Development of the hardness mathematical model of Ti-alloyed iron for cast parts used in conditions of intensive abrasive friction

Abstract

The object of research is wear-resistant cast iron, intended for cast parts that work under conditions of intense abrasive friction during operation. Examples of such parts can be mixer blades of various functional purposes, the operational properties of which include stability, which depends on the hardness, determined on the HRC scale. To give such cast parts wear-resistant properties, the cast iron from which they are made is alloyed with elements that contribute to the formation of carbides of different composition: W, V, Mo, Ti, etc.

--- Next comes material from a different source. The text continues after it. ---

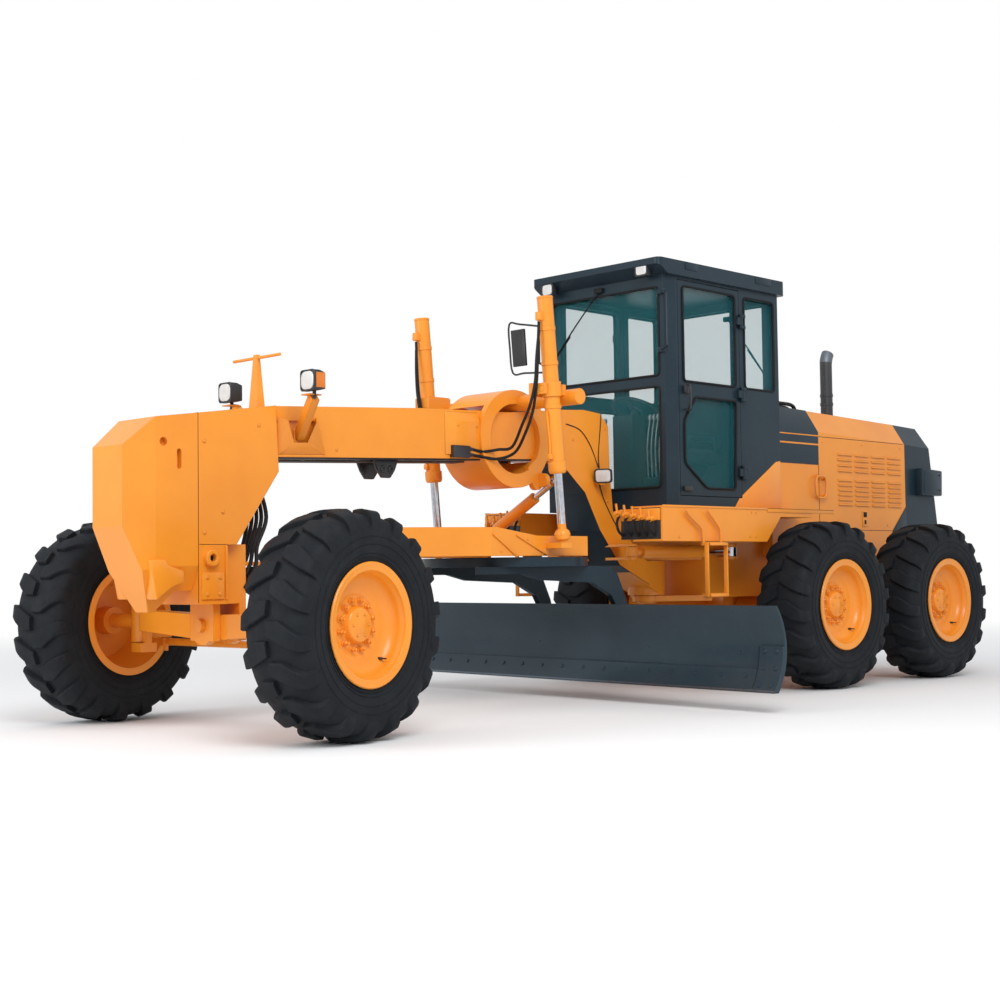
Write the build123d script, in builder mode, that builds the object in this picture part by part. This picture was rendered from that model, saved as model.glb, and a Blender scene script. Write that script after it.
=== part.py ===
# Motor grader: articulated frame, tandem rear wheels, steered front wheels and a blade under the beam.
# Millimetres, +X to the front, +Y to the machine's left, +Z up. The origin is on the ground,
# under the middle of the machine's length.
from build123d import *
import os
from math import cos, sin, radians

os.makedirs("parts", exist_ok=True)

# Layout: heights are above the ground, lengths run forward from the tandem centre
tandem_x = -2280
wheelbase = 5800
tandem_spacing = 1600
rear_tread = 2130
front_tread = 2300
hinge_ahead = 1700
rest_steer = 10
rest_blade_turn = -5.4
pin_gap = 0.5
side_gap = 5
seat_gap = 0.3

front_axle_x = tandem_x + wheelbase
hinge_x = tandem_x + hinge_ahead

# Tyres and rims: the carcass is a polygon of flats under the lugs
tyre_r = 655
tyre_w = 445
tyre_flats = 24
bead_r = 318
carcass_r = 625
crown_half_w = 150
shoulder_r = 590
shoulder_half_w = 206
wall_r = 490
lug_count = 18
lug_foot_r = 560
lug_toe = 42
lug_heel = 132
lug_drop = 10
flange_r = 355
rim_w = 400
rim_wall = 12
dish_r = 235
dish_out = 55
disc_t = 20
lip_out = 168
hub_r = 104
hub_face = 120
hub_boss_r = 90
hub_boss_len = 95
spindle_r = 45

# Front axle, king pins and steering
king_y = 860
axle_z = 640
axle_h = 130
axle_depth = 140
axle_pin_r = 40
king_pin_r = 34
knuckle_r = 60
knuckle_h = 270
axle_yoke_t = 60
yoke_web = 30
yoke_web_w = 50
steer_arm = 220
steer_arm_w = 50
steer_arm_z = 560
steer_arm_t = 36
tie_rod_r = 24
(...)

The main problem that prevents the purposeful selection of materials is incomplete knowledge about the effect of chemical composition on properties, in particular, wear resistance, which prevents a justified selection criterion. Using regression analysis methods, a mathematical model was obtained, including a regression equation of the form HRC=f(C; Ceq; Ti), which relates the content of carbon, titanium and carbon equivalent in cast iron and hardness. The resulting model allows for purposeful selection of the chemical composition, which ensures a given value of HRC, on which wear resistance depends. Optimization of the chemical composition, performed according to this model, made it possible to determine that the chemical composition, which provides the maximum hardness of HRC=49, is outside the planning area: C=3.54 %, Ceq=3.95 %, Ti=3.56 %. It was established that the same value of hardness can be obtained inside the considered planning area, which has an arbitrary appearance, provided with available conditions of a passive experiment. According to the available experimental data, the values of the input variables equal to C=3.34 %, Ceq=3.727 %, Ti=0.73 % ensure obtaining hardness at the level of HRC=49. Such alternative options regarding composition and properties may indicate that the HRC=f(C; Ceq; Ti) response surface has a complex appearance that requires additional research.